- _REQUIREMENT_
Copy, without any alteration, the lines from the one that includes "before = set(bpy.data.objects)" up to and including the one that includes "# behind, and a pale room all round.".

- _COLLECTED MATERIAL_

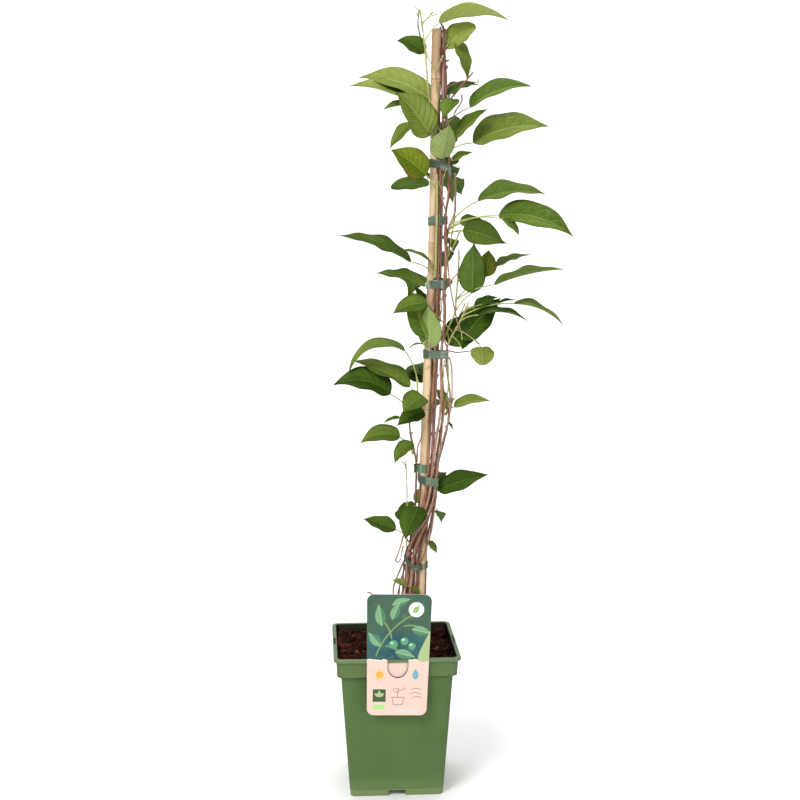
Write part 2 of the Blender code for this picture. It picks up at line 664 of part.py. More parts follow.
def outside(height, bearing):
    """How far out along a bearing the bundle's tied outline reaches."""
    circles = bundle(height)
    reach = 1e9
    for step in range(-9, 10):
        spread = radians(step * 9)
        at = radians(bearing) + spread
        along = Vector((cos(at), sin(at)))
        reach = min(reach, max(m.dot(along) + r for m, r in circles) / cos(spread))
    return reach


def shoot_path(mass):
    """The points of a mass's own stem, from its foot on the bundle to its tip."""
    stem = next((s for s in STEMS if s.name == mass.host), None)
    if stem:
        foot = stem.top + GAP
        out, bearing = stem_polar(stem, stem.top)
    else:
        foot, bearing = mass.host
        out = touching(foot, bearing, SHOOT_RADIUS)
    bearing = (bearing + 90) % 360 - 90 if mass.ways[0][1] < 90 else bearing % 360
    marks = [(foot, bearing, None)] + list(mass.ways)
    path = []
    for low, high in zip(marks, marks[1:]):
        count = max(2, round((high[0] - low[0]) / SHOOT_STEP))
        for k in range(count):
            share = k / count
            z = between(low[0], high[0], share)
            turn = between(low[1], high[1], smoothly(share))
            stand = between(low[2] or 0.0, high[2], share)
            away = outside(z, turn) + SHOOT_RADIUS + SHOOT_CLEAR + stand
            if low[2] is None:
                away = between(out, away, smoothly(share * SHOOT_LEAVES))
            path.append(on_bearing(z, turn, away))
    z, turn, stand = marks[-1]
    path.append(on_bearing(z, turn, outside(z, turn) + SHOOT_RADIUS + SHOOT_CLEAR + stand))
    return path


def on_bearing(height, bearing, out):
    x, y = cane_axis(height)
    return Vector((x + out * cos(radians(bearing)), y + out * sin(radians(bearing)), height))


def point_at(path, height):
    for low, high in zip(path, path[1:]):
        if height <= high.z:
            break
    share = min(max((height - low.z) / (high.z - low.z), 0), 1)
    return low.lerp(high, share)


def stalk_path(leaf, start, steps=3):
    """A leaf's stalk: an arc that leaves its shoot steeply and flattens."""
    path = [start]
    for step in range(steps):
        rise = leaf.rise + STALK_ARC * (1 - 2 * (step + 0.5) / steps)
        path.append(path[-1] + heading(leaf.bearing, rise) * leaf.stalk / steps)
    return path


def blade_frames(leaf, base, shares):
    """The midrib's points with the way along, the way across and the face of the blade there."""
    frames = []
    point, last = base.copy(), 0.0
    side = 1 if cos(radians(leaf.face)) >= 0 else -1
    for share in shares:
        rise = leaf.pitch - leaf.droop * (share + last) / 2
        point = point + heading(leaf.face, rise) * leaf.blade * (share - last)
        along = heading(leaf.face, leaf.pitch - leaf.droop * share)
        across = heading(leaf.face + 90, 0)
        roll = Matrix.Rotation(radians(leaf.roll * side), 3, along)
        across = roll @ across
        frames.append((point.copy(), along, across, along.cross(across)))
        last = share
    return frames


def blade(leaf, base, thick):
    """A leaf's solid: six-sided rings, folded along the midrib."""
    rings = []
    frames = blade_frames(leaf, base, [share for share, _ in LEAF_OUTLINE])
    for (point, along, across, up), (share, wide) in zip(frames, LEAF_OUTLINE):
        half = leaf.blade * leaf.width / 2 * wide
        lift = half * sin(radians(LEAF_FOLD))
        left, right = point + across * half + up * lift, point - across * half + up * lift
        rings.append([
            left - up * thick / 2, left + up * thick / 2, point + up * thick / 2,
            right + up * thick / 2, right - up * thick / 2, point - up * thick / 2,
        ])
    return loft(rings)


def leaf_solids(leaf, start, grow=0.0):
    """The stalk's and the blade's points and faces."""
    stalk = stalk_path(leaf, start)
    root = stalk[-1] + (stalk[-1] - stalk[-2]).normalized() * STALK_ROOT
    solids = [tube(stalk[:-1] + [root], [PETIOLE_RADIUS + grow] * len(stalk), 3)]
    if leaf.blade:
        solids.append(blade(leaf, stalk[-1], max(leaf.blade * LEAF_THICK, 0.7) + 2 * grow))
    return solids


def tree_of(solids):
    points, faces = [], []
    for some, skin in solids:
        faces += [tuple(k + len(points) for k in face) for face in skin]
        points += some
    return BVHTree.FromPolygons(points, faces)


def settled(leaf, start, others):
    """The leaf turned a little where it would touch something, or None where it still would."""
    for nudge in NUDGES:
        turned = leaf._replace(bearing=leaf.bearing + nudge, face=leaf.face + nudge)
        tree = tree_of(leaf_solids(turned, start, GAP))
        if not any(tree.overlap(other) for other in others):
            return turned
    return None


def extra_leaves(mass, path, chance):
    if not mass.extra:
        return
    low, high = path[1].z, path[-1].z
    for k in range(mass.extra.count):
        share = (k + chance.uniform(0.2, 0.8)) / mass.extra.count
        bearing = between(mass.extra.low, mass.extra.high, (k * 0.618 + chance.random() * 0.3) % 1)
        yield Leaf(
            between(low, high, share), bearing, chance.uniform(*EXTRA_STALK),
            chance.uniform(*EXTRA_RISE), bearing + chance.uniform(-6, 6),
            chance.uniform(*EXTRA_BLADE), chance.uniform(*EXTRA_PITCH),
            chance.uniform(*EXTRA_DROOP), chance.uniform(*EXTRA_ROLL),
        )


def plan_masses(limbs):
    """Each mass with its shoot's path and its settled leaves, clear of the limbs and each other."""
    chance = random.Random(SEED)
    shoots = {mass.name: shoot_path(mass) for mass in MASSES}
    trees = {
        name: tree_of([tube(path, [SHOOT_RADIUS + GAP] * len(path), 5)])
        for name, path in shoots.items()
    }
    placed, plans = [], []
    for mass in MASSES:
        path = shoots[mass.name]
        others = limbs + placed + [tree for name, tree in trees.items() if name != mass.name]
        kept = []
        for leaf in list(mass.leaves) + list(extra_leaves(mass, path, chance)):
            start = point_at(path, leaf.height)
            found = settled(leaf, start, others)
            if found:
                kept.append((found, start))
        placed += [tree_of(leaf_solids(leaf, start, GAP)) for leaf, start in kept]
        plans.append((mass, path, kept))
    return plans


def make_mass(mass, path, leaves, parent):
    count = len(path)
    radii = [between(SHOOT_RADIUS, SHOOT_TIP_RADIUS, k / (count - 1)) for k in range(count)]
    points, faces = tube(path, radii, 5)
    points[:5] = [(p[0], p[1], path[0].z) for p in points[:5]]
    whole = plant_object(mass.name, points, faces, "leaf", parent)
    pieces = []
    for leaf, start in leaves:
        for points, faces in leaf_solids(leaf, start):
            pieces.append(plant_object("leaf_piece", points, faces, "leaf", parent))
    if pieces:
        combine(whole, pieces, "UNION")


# ---- the whole thing -----------------------------------------------------------------

clear_scene()
plant = bpy.data.objects.new("plant", None)
bpy.context.scene.collection.objects.link(plant)
plant.rotation_euler.z = radians(PLANT_TURN)
bpy.context.view_layer.update()

make_pot()
make_soil()
make_label()
make_cane(plant)
for each in STEMS:
    make_stem(each, plant)
for order, (tie_height, tie_slope) in enumerate(TIES, 1):
    make_tie(order, tie_height, tie_slope, plant)
bpy.context.view_layer.update()
limb_trees = []
for item in plant.children:
    limb_trees.append(BVHTree.FromPolygons(
        [v.co / MM for v in item.data.vertices], [tuple(p.vertices) for p in item.data.polygons]
    ))
for plan in plan_masses(limb_trees):
    make_mass(*plan, plant)
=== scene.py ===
"""The looks of a young hardy kiwi vine, tied to a bamboo cane in a square nursery pot.

Sizes are in millimetres and degrees until a mesh is made, which turns them into metres.
Only the studio is laid out in metres, and finishes are mapped in metres too.
Round the cane a compass bearing of 0 points right, 90 to the back, 180 left and 270 front.
"""

import random
from collections import namedtuple
from math import cos, exp, pi, radians, sin, sqrt, tan

import bmesh
import bpy
import numpy as np
from mathutils import Euler, Matrix, Vector, noise


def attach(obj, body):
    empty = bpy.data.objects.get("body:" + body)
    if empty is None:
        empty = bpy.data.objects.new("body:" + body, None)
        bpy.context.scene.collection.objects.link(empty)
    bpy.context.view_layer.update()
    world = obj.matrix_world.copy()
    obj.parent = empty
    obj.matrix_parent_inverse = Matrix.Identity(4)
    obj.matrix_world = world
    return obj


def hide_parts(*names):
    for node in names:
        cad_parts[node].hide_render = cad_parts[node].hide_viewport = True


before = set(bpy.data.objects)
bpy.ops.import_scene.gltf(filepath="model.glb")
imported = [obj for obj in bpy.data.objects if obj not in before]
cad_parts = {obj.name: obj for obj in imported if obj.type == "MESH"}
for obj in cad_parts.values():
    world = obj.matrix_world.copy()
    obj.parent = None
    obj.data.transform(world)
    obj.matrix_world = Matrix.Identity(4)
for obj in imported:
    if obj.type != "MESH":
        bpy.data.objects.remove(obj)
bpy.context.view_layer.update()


# ---- studio ----
# A white sweep of board that runs from the floor up behind the plant, one big soft light
# from above the left shoulder, weaker ones from the right, from overhead and on the board
# behind, and a pale room all round.

MM = 0.001                # one millimetre in metres
PLANT_TURN = -3.6         # the plant's right against the pot's right
CAMERA_PLACE, CAMERA_DIP = (0.0071, -1.612, 0.689), 0.134
LENS, SENSOR_WIDTH, NEAREST, FURTHEST = 61.245, 36.0, 0.05, 30
SWEEP_FRONT, SWEEP_BEND, SWEEP_RADIUS, SWEEP_TOP, SWEEP_WIDTH = -3.5, 1.9, 1.0, 4.5, 4.5
SWEEP_STEPS, SWEEP_TONES = 12, ((0.95, 0.95, 0.95, 1), (0.97, 0.97, 0.97, 1))
ROOM_LIGHT, WHITE = 0.46, (1.0, 1.0, 1.0, 1)
LIGHTS = (                # name, place and aim in metres, size in metres, power in watts
    ("key light", (-1.3, -1.9, 2.3), (0, 0, 0.45), 1.3, 62),
    ("fill light", (1.7, -1.7, 0.5), (0, 0, 0.5), 1.4, 10),
    ("top light", (0.1, 0.1, 2.6), (0, 0, 0), 1.4, 12),
    ("wall light", (0.0, 1.0, 3.2), (0, 3.0, 1.6), 2.0, 60),
)
DULL = 0.16               # how much of a mirror a finish is, if it isn't told otherwise


def paint(red, green, blue):
    """A colour as the eye reads it, of 0 to 255, turned into light."""
    shares = [channel / 255 for channel in (red, green, blue)]
    return (*[s / 12.92 if s <= 0.04045 else ((s + 0.055) / 1.055) ** 2.4 for s in shares], 1)


class Wire:
    """A value on its way through a tree of nodes. Sums on it add Math nodes."""

    def __init__(self, board, socket):
        self.board, self.socket = board, socket

    def sum(self, operation, *others):
        values = {k: other for k, other in enumerate((self, *others))}
        return self.board.node("ShaderNodeMath", {"operation": operation}, values)

    def __add__(self, other):
        return self.sum("ADD", other)

    def __sub__(self, other):
        return self.sum("SUBTRACT", other)

    def __mul__(self, other):
        return self.sum("MULTIPLY", other)

    def __truediv__(self, other):
        return self.sum("DIVIDE", other)

    def __rsub__(self, other):
        return self.board.node("ShaderNodeMath", {"operation": "SUBTRACT"}, {0: other, 1: self})

    __radd__, __rmul__ = __add__, __mul__

    def size(self):
        return self.sum("ABSOLUTE")

    def within(self, low, high):
        """0 below low and 1 above high, eased between them; the other way round if low is above."""
        if low > high:
            return 1 - self.within(high, low)
        return self.board.node(
            "ShaderNodeMapRange", {"interpolation_type": "SMOOTHSTEP"},
            {"Value": self, "From Min": low, "From Max": high},
        )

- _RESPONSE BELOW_
before = set(bpy.data.objects)
bpy.ops.import_scene.gltf(filepath="model.glb")
imported = [obj for obj in bpy.data.objects if obj not in before]
cad_parts = {obj.name: obj for obj in imported if obj.type == "MESH"}
for obj in cad_parts.values():
    world = obj.matrix_world.copy()
    obj.parent = None
    obj.data.transform(world)
    obj.matrix_world = Matrix.Identity(4)
for obj in imported:
    if obj.type != "MESH":
        bpy.data.objects.remove(obj)
bpy.context.view_layer.update()


# ---- studio ----
# A white sweep of board that runs from the floor up behind the plant, one big soft light
# from above the left shoulder, weaker ones from the right, from overhead and on the board
# behind, and a pale room all round.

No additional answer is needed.